The Archbishop J. Ulises Macías of Hermosillo, Mexico, also attended the conference and briefly addressed the opening plenary session, calling for a parallel “free labor agreement” to the existing free trade agreement. Critics have pointed out that, in fact, NAFTA is the only free trade agreement in the world that does not include free movement of labor. In other free trade areas, such as the European Union, citizens of one member country have, in effect, an automatic work permit in any other member country. Critics also point out that NAFTA is the only agreement of its kind between countries of such disparate levels of development, which skews the competitive advantage in favor of the more developed nations.

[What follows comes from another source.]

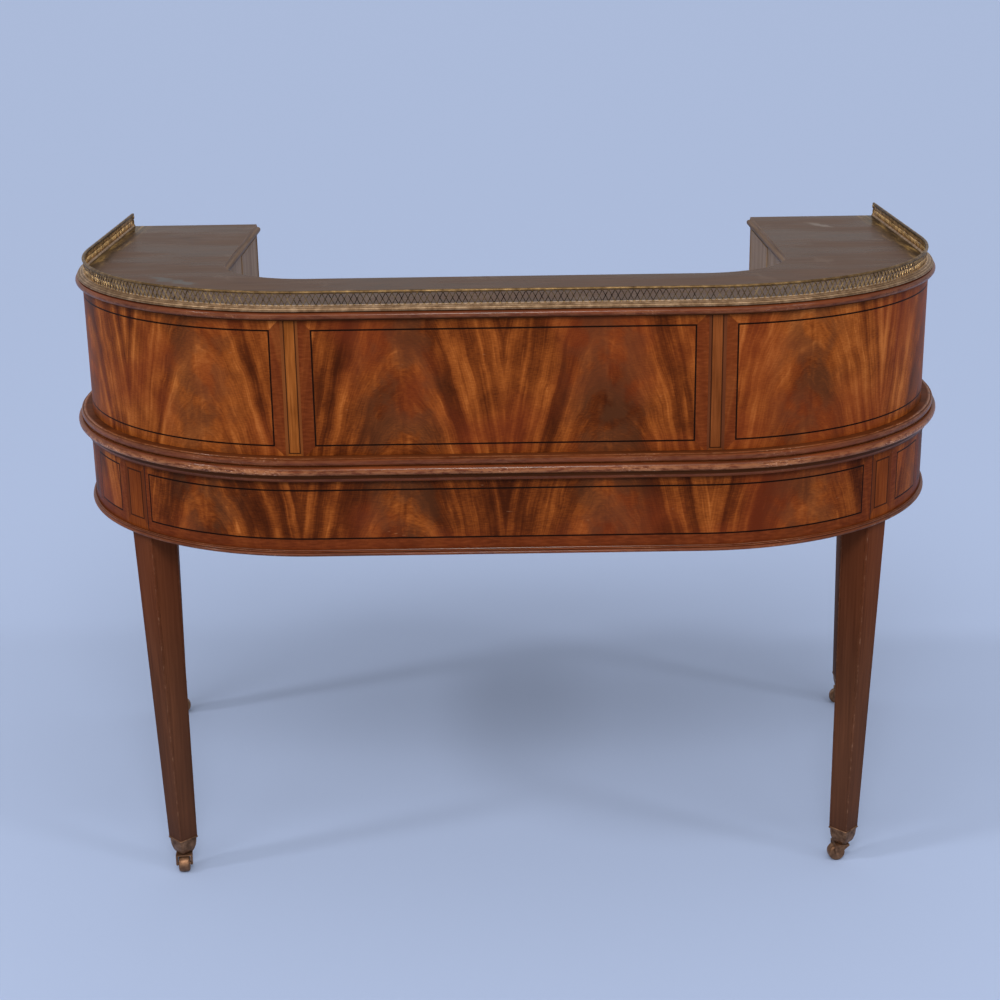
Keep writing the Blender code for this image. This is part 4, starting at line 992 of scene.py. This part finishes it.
# The axle and the barrel wheel, as (radius, height)
AXLE = [(0, -0.0137), (0.0022, -0.0137), (0.0026, -0.013), (0.0026, 0.013), (0.0022, 0.0137), (0, 0.0137)]
BARREL = [(0.0138, 0.0), (0.0136, 0.004), (0.0132, 0.007), (0.0122, 0.0084), (0.01, 0.009), (0.0029, 0.0088)]
BARREL = [(radius, -height) for radius, height in BARREL[:0:-1]] + BARREL


def fork_part(name, outline, span, foot, ahead, beside, body, *nodes):
    """A flat outline (ahead, z) between two distances beside the pivot, its outer face 8 % smaller."""
    outline = np.array(outline)
    near, far = span
    step = math.copysign(0.001, far - near)
    layers = []
    for out, inset in ((near, 0.0), (far - step, 0.0), (far, 0.08)):
        shape = outline + (outline.mean(0) - outline) * inset
        layers.append(np.array(foot) + shape[:, :1] * ahead + out * beside + shape[:, 1:] * (0, 0, 1))
    faces, _, _ = tube_faces(3, len(outline))
    make_piece(name, np.concatenate(layers), faces, [CASTOR_BRASS], body, "dark_brass", *nodes, sharp=30)


def make_castor(name, foot):
    """A horn with two short cheeks that sweep from the pivot to the axle, and a barrel wheel between them."""
    body = f"castor_{name}"
    angle = math.radians(CASTOR_TURNS[name])
    ahead = np.array([math.cos(angle), math.sin(angle), 0])
    beside = np.array([-math.sin(angle), math.cos(angle), 0])
    centre = np.array(foot) + CASTOR_TRAIL * ahead + (0, 0, AXLE_HEIGHT)
    fork_part(f"castor_crown_{name}", CROWN, (-0.0132, 0.0132), foot, ahead, beside, body, f"castor_fork_{name}")
    for tag, side in (("a", 1), ("b", -1)):
        fork_part(f"castor_cheek_{tag}_{name}", CHEEK, (side * 0.0103, side * 0.0134), foot, ahead, beside, body)
    revolved(f"castor_axle_{name}", AXLE, centre, beside, CASTOR_BRASS, body, "dark_brass", steps=16)
    revolved(f"castor_barrel_{name}", BARREL, centre, beside, CASTOR_BRASS, f"wheel_{name}", "aged_brass",
             f"castor_wheel_{name}", wear=0.1)


# Drawers

# Frieze drawers from the left to the right end of each: shift of the figure, and the knobs' shifts along it
FRIEZE_DRAWERS = {
    "left": (-0.636, -0.251, 0.0, {"a": 0.0}), "centre": (-0.229, 0.229, FIGURE_PERIOD / 2, {"a": -0.14, "b": 0.14}),
    "right": (0.251, 0.636, 0.0, {"a": 0.0}),
}
# Lower and upper edges of the drawer fronts
FRIEZE_FRONT = (0.6173, 0.7143)
SMALL_FRONT = (0.7531, 0.8456)
WING_FRONT = (0.7531, 0.9526)
WING_DRAWER = (0.161, 0.367)
CASE_WALL = 0.008
SMALL_BAY = (2 * (PILASTER[0] - 0.0003) - 2 * CASE_WALL) / 3
# Knobs: radius and length, and the gap behind them
LARGE_KNOB = (0.014, 0.018)
SMALL_KNOB = (0.0085, 0.0145)
KNOB_GAP = 0.0004
STRING_MARGIN = 0.014


def make_knob(name, radius, length, centre, axis, body):
    """A turned knob: a rose, a waist and a domed button."""
    dome = [(radius * math.sin(t), length * (0.72 + 0.28 * math.cos(t))) for t in np.radians(np.linspace(12, 128, 9))]
    low = [(0.42, 0.44), (0.34, 0.34), (0.36, 0.2), (0.55, 0.13), (0.8, 0.1), (0.8, 0.03), (0.76, 0.0)]
    profile = [(0, length)] + dome + [(radius * r, length * h) for r, h in low] + [(0, 0)]
    revolved(f"{name}_turned", profile, centre, axis, KNOB_BRASS, body, "aged_brass", name, wear=0.35)


# Cock bead: (inwards, outwards) from the edge of the drawer front
COCK_BEAD = np.array([(0.0, 0.0), (0.0, 0.0009), (0.0004, 0.0014), (0.0011, 0.0014), (0.0016, 0.0009), (0.0016, 0.0)])


def drawer_face(name, origin, along, outward, half, upright, material, body, seam=0.0, edge=LENGTHWISE):
    """A veneered face with a string line near its edge, and a cock bead round it."""
    place = flat_place(origin, along, outward)
    low, high = upright
    string = (STRING_MARGIN - half, half - STRING_MARGIN, low + STRING_MARGIN, high - STRING_MARGIN)
    veneer_sheet(f"{name}_veneer", place, (-half, half), upright, string, material, body, half=0.0008, columns=0.04,
                 shift=seam)
    inward = np.array([(1, 1), (-1, 1), (-1, -1), (1, -1)])
    s = np.array([-half, half, half, -half])[:, None] + COCK_BEAD[:, 0] * inward[:, :1]
    z = np.array([low, low, high, high])[:, None] + COCK_BEAD[:, 0] * inward[:, 1:]
    points = np.stack([*place(s, COCK_BEAD[:, 1] + 0.0001), z], -1).reshape(-1, 3)
    faces, _, _ = wrap_faces(4, len(COCK_BEAD), close_rows=True, close_columns=True)
    make_piece(f"{name}_cock_bead", points, faces, [edge], body, "mahogany", sharp=60)


def make_fronts():
    """Faces and knobs of the three frieze drawers, the three small drawers and the two wing drawers."""
    for name, (start, end, seam, knobs) in FRIEZE_DRAWERS.items():
        middle, half = (start + end) / 2, (end - start) / 2
        body = f"frieze_drawer_{name}"
        drawer_face(f"frieze_front_{name}", (middle, FRONT_Y), (-1, 0), (0, 1), half, FRIEZE_FRONT, FRIEZE_FLAME, body,
                    seam)
        for tag, shift in knobs.items():
            centre = (middle + shift, FRONT_Y + KNOB_GAP, sum(FRIEZE_FRONT) / 2)
            make_knob(f"frieze_knob_{name}_{tag}", *LARGE_KNOB, centre, (0, 1, 0), body)
    for index, name in enumerate(FRIEZE_DRAWERS):
        middle = (index - 1) * (SMALL_BAY + CASE_WALL)
        body = f"small_drawer_{name}"
        drawer_face(f"small_front_{name}", (middle, WELL_BACK), (-1, 0), (0, 1), SMALL_BAY / 2 - 0.001, SMALL_FRONT,
                    STAGE_FLAME, body, FIGURE_PERIOD / 2)
        centre = (middle, WELL_BACK + KNOB_GAP, sum(SMALL_FRONT) / 2)
        make_knob(f"small_knob_{name}", *SMALL_KNOB, centre, (0, 1, 0), body)
    middle, half = (WING_DRAWER[0] + WING_DRAWER[1]) / 2, (WING_DRAWER[1] - WING_DRAWER[0]) / 2
    for name, side in SIDES.items():
        body = f"wing_drawer_{name}"
        drawer_face(f"wing_front_{name}", (side * WELL_X, middle), (0, side), (-side, 0), half, WING_FRONT, WELL_WOOD,
                    body, edge=WELL_WOOD)
        centre = (side * (WELL_X - KNOB_GAP), middle, sum(WING_FRONT) / 2)
        make_knob(f"wing_knob_{name}", *SMALL_KNOB, centre, (-side, 0, 0), body)


# Room

# Windows: way that the light comes from in degrees (0 is behind the camera), strength and softness in degrees
WINDOWS = ((-68, 0.46, 7), (-32, 0.38, 26), (0, 0.32, 20), (32, 0.27, 26), (60, 0.26, 8), (180, 0.18, 30))
WINDOW_HEIGHT = 43
ROOM_LIGHT = 0.6
WHITE = (1.0, 1.0, 1.0, 1.0)
LAMP_PLACE = (0.0, -2.9, 2.8)
LAMP_AIM = (0.0, 0.0, 0.6)
LAMP_SIZE = 0.8
LAMP_WATTS = 32
FLOOR_COLOUR = (171, 186, 217)
BACKDROP_COLOUR = (171, 185, 218)
# Camera: millimetres, degrees down from level, radians of roll, and place
CAMERA_LENS = 64.32
CAMERA_DOWN = 17.72
CAMERA_ROLL = -0.0147
CAMERA_PLACE = (-0.0139, -2.9097, 1.4841)


def make_floor():
    """A large pale matt floor that keeps the desk's shadow."""
    f = Finish("pale_floor")
    matt = f.node("ShaderNodeBsdfDiffuse")
    matt.inputs["Color"].default_value = tone(*FLOOR_COLOUR)
    f.tree.links.new(matt.outputs[0], f.tree.nodes["Material Output"].inputs[0])
    mesh = bpy.data.meshes.new("floor")
    mesh.from_pydata([(-60, -60, 0), (60, -60, 0), (60, 90, 0), (-60, 90, 0)], [], [(0, 1, 2, 3)])
    mesh.materials.append(f.material)
    add_object("floor", mesh)


def make_light():
    """An even pale room, a round lamp above the camera, and windows on both sides and, weaker, behind the sitter."""
    world = bpy.data.worlds.new("room")
    bpy.context.scene.world = world
    world.use_nodes = True
    nodes, links = world.node_tree.nodes, world.node_tree.links
    lighting = nodes["Background"]
    seen = nodes.new("ShaderNodeBackground")
    for background, colour, strength in ((lighting, WHITE, ROOM_LIGHT), (seen, tone(*BACKDROP_COLOUR), 1.0)):
        background.inputs[0].default_value = colour
        background.inputs[1].default_value = strength
    mix = nodes.new("ShaderNodeMixShader")
    links.new(nodes.new("ShaderNodeLightPath").outputs["Is Camera Ray"], mix.inputs[0])
    links.new(lighting.outputs[0], mix.inputs[1])
    links.new(seen.outputs[0], mix.inputs[2])
    links.new(mix.outputs[0], nodes["World Output"].inputs[0])
    for index, (azimuth, power, softness) in enumerate(WINDOWS):
        window = bpy.data.lights.new(f"window_{index}", "SUN")
        window.energy = power
        window.angle = math.radians(softness)
        turn = (math.radians(90 - WINDOW_HEIGHT), 0, math.radians(azimuth))
        add_object(f"window_{index}", window).rotation_euler = Euler(turn, "XYZ")
    lamp = bpy.data.lights.new("lamp", "AREA")
    lamp.shape = "DISK"
    lamp.size = LAMP_SIZE
    lamp.energy = LAMP_WATTS
    holder = add_object("lamp", lamp)
    holder.location = LAMP_PLACE
    holder.rotation_euler = (Vector(LAMP_AIM) - Vector(LAMP_PLACE)).to_track_quat("-Z", "Y").to_euler()


def make_camera():
    """The photograph's view."""
    lens = bpy.data.cameras.new("camera")
    lens.sensor_width = 36
    lens.sensor_fit = "HORIZONTAL"
    lens.lens = CAMERA_LENS
    camera = add_object("camera", lens)
    look = Matrix.Rotation(math.radians(90 - CAMERA_DOWN), 4, "X") @ Matrix.Rotation(CAMERA_ROLL, 4, "Z")
    camera.matrix_world = Matrix.Translation(CAMERA_PLACE) @ look
    bpy.context.scene.camera = camera


bpy.context.scene.view_settings.view_transform = "Standard"
make_camera()
make_light()
make_floor()
paint_nodes()
stage_veneers()
frieze_veneers()
make_boards()
make_bead()
make_gallery()
make_legs()
make_fronts()
well_veneers()
make_leather()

“Not all maquiladoras are dishonest and unjust,” Macias told conference participants. “I’ve talked with some [factory managers] who want to pay higher wages, but the Mexican government has not allowed them to.” Macias called for “bridges instead of walls” between the two countries. “Our people are good workers,” he added.

“We came here as a conference,” said O’Bryan during an evaluation session on the last day, “but we’re leaving here as a movement — a movement on both sides of the border.”

Tucson Bishop Manuel Moreno and Archbishop Macias, who concelebrated Mass in Tucson’s St. Augustine Cathedral on Saturday, expressed interest in inviting bishops from both sides of the border for a larger joint conference next year.

When asked if she is hopeful about the border situation, Plankey told conference participants, “There is always hope. There is hope in the cross-border efforts of people working together and seeing each other as human beings.”